The criticism has ebbed since Karolyi started producing results. “Every year it was better and better,” she says. “We went to the world championships in 2001 and finished third. And then the next year finished second, and from that moment we always were #1 or #2 at any kind of world competition we entered. It was clear we were going in the right direction, and as the results came, people trusted the system more and more and embraced it.”

More importantly, it isn’t just champions that Karolyi produces but a pipeline of talented gymnasts that fuel each world championships and Olympic squad. It’s no surprise that at every Games, at least one and often several of the coaches have never trained an elite level gymnast before. That is a critical part of Karolyi’s legacy. It tells her the system is working, so that even coaches and talented gymnasts from smaller gyms can be discovered, get the training they need, and emerge as potential stars. Rio teammates Biles, Laurie Hernandez and Gabby Douglas, the 2012 all-around gold medalist, were all discovered by coaches outside of the established elite pipeline. “Those camps were definitely beneficial to molding us to who we are today,” says Aimee Boorman, Biles’ coach. “Luckily, we have learned and grown together throughout [Simone’s] career.”

(Read More: U.S. Women Defend Gymnastics Title in Rio)

And that’s exactly what Karolyi wants.

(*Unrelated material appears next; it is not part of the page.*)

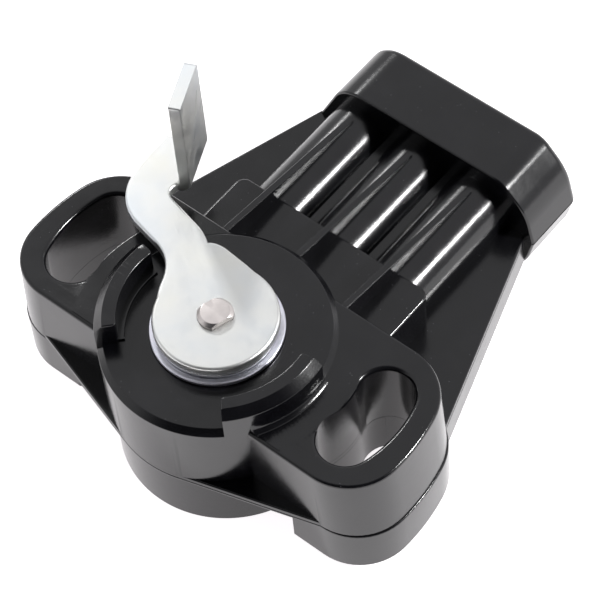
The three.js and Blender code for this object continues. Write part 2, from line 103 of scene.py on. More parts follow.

She is retiring soon after this Olympics, but she says that she hopes the system she and Bela created will survive, even if she is no longer involved. “I hope everybody will realize that Bela and I both had great contributions to building up this training system which fits for the U.S. and is different than in any other country,” she says. “I hope people will realize this even many years later and still will remember that we were the ones who talked about this system, and who also convinced the gymnastics community that it would be a good approach in order to bring the U.S. to the top.”

On that count, at least, she doesn’t have too much to worry about.